• **REQUIREMENT**:
Starting at the first line of the data below, retype every line up to and including the one containing "const WEB_OUT = 62;".

• **RAW DATA**:
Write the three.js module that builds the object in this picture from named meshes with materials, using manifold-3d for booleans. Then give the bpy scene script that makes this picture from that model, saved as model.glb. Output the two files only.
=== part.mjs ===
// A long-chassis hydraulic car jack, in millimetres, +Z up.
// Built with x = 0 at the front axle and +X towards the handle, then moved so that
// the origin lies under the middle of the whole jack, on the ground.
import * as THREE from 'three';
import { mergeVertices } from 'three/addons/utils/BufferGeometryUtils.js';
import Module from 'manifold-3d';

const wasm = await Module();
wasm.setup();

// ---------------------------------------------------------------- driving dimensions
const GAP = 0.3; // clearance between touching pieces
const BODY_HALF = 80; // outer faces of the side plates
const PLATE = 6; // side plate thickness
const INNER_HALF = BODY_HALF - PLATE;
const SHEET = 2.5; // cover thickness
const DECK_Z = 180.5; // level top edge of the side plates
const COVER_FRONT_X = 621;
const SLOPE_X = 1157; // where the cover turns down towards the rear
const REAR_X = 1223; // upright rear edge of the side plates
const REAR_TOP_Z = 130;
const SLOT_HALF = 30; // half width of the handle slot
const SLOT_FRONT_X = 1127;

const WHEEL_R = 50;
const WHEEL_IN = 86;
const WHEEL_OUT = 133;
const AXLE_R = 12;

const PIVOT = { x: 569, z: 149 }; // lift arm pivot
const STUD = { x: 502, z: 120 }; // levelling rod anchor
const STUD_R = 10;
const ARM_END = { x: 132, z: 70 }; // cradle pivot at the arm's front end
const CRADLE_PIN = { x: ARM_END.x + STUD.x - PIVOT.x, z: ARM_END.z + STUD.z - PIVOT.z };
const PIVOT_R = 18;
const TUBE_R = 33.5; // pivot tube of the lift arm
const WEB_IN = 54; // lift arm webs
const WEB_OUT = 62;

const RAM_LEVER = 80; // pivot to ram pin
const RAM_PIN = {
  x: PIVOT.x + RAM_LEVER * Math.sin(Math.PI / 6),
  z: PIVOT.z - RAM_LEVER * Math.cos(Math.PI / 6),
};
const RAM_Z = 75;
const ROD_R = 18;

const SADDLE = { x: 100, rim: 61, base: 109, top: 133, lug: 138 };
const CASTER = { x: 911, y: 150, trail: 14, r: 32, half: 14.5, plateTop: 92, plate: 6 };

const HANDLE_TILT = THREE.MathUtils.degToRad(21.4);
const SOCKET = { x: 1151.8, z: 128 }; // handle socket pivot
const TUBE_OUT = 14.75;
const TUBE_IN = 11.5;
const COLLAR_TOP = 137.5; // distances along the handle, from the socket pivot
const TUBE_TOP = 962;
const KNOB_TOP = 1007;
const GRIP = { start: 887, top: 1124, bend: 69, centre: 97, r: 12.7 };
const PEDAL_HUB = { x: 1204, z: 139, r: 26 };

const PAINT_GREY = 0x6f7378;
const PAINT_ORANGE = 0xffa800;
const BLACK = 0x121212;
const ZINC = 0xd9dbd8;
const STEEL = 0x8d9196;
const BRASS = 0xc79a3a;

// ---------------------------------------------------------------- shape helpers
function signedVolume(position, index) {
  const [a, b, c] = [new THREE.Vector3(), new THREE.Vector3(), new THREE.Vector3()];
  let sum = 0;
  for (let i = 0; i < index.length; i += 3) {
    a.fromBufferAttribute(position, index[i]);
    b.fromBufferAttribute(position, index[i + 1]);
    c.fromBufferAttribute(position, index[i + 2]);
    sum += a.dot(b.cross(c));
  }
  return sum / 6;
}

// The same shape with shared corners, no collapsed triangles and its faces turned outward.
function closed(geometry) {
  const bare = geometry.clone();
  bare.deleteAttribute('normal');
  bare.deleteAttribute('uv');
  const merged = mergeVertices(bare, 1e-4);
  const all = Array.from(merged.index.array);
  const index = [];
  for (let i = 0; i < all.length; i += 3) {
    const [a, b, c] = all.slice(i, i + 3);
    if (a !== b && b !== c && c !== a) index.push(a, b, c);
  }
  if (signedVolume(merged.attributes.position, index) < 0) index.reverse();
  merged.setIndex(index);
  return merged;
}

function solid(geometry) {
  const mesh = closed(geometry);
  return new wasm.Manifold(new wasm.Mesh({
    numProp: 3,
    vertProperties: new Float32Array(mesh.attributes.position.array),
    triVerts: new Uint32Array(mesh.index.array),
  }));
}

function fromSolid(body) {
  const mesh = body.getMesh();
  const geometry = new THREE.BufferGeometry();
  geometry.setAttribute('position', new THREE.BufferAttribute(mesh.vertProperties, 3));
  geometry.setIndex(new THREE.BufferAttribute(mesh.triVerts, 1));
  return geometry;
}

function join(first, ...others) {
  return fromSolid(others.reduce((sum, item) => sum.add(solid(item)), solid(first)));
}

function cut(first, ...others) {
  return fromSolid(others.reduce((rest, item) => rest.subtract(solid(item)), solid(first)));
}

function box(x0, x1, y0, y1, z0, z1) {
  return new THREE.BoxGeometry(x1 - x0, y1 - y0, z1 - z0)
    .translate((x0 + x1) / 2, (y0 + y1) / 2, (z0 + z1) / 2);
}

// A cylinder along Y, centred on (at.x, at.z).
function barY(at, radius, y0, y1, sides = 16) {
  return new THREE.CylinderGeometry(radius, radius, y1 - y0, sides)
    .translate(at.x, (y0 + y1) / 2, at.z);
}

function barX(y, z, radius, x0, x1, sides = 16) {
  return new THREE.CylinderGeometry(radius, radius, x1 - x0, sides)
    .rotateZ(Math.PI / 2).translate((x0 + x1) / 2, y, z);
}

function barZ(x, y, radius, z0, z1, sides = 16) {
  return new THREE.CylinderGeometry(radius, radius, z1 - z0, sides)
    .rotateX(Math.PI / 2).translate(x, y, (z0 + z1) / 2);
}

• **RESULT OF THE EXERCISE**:
Write the three.js module that builds the object in this picture from named meshes with materials, using manifold-3d for booleans. Then give the bpy scene script that makes this picture from that model, saved as model.glb. Output the two files only.
=== part.mjs ===
// A long-chassis hydraulic car jack, in millimetres, +Z up.
// Built with x = 0 at the front axle and +X towards the handle, then moved so that
// the origin lies under the middle of the whole jack, on the ground.
import * as THREE from 'three';
import { mergeVertices } from 'three/addons/utils/BufferGeometryUtils.js';
import Module from 'manifold-3d';

const wasm = await Module();
wasm.setup();

// ---------------------------------------------------------------- driving dimensions
const GAP = 0.3; // clearance between touching pieces
const BODY_HALF = 80; // outer faces of the side plates
const PLATE = 6; // side plate thickness
const INNER_HALF = BODY_HALF - PLATE;
const SHEET = 2.5; // cover thickness
const DECK_Z = 180.5; // level top edge of the side plates
const COVER_FRONT_X = 621;
const SLOPE_X = 1157; // where the cover turns down towards the rear
const REAR_X = 1223; // upright rear edge of the side plates
const REAR_TOP_Z = 130;
const SLOT_HALF = 30; // half width of the handle slot
const SLOT_FRONT_X = 1127;

const WHEEL_R = 50;
const WHEEL_IN = 86;
const WHEEL_OUT = 133;
const AXLE_R = 12;

const PIVOT = { x: 569, z: 149 }; // lift arm pivot
const STUD = { x: 502, z: 120 }; // levelling rod anchor
const STUD_R = 10;
const ARM_END = { x: 132, z: 70 }; // cradle pivot at the arm's front end
const CRADLE_PIN = { x: ARM_END.x + STUD.x - PIVOT.x, z: ARM_END.z + STUD.z - PIVOT.z };
const PIVOT_R = 18;
const TUBE_R = 33.5; // pivot tube of the lift arm
const WEB_IN = 54; // lift arm webs
const WEB_OUT = 62;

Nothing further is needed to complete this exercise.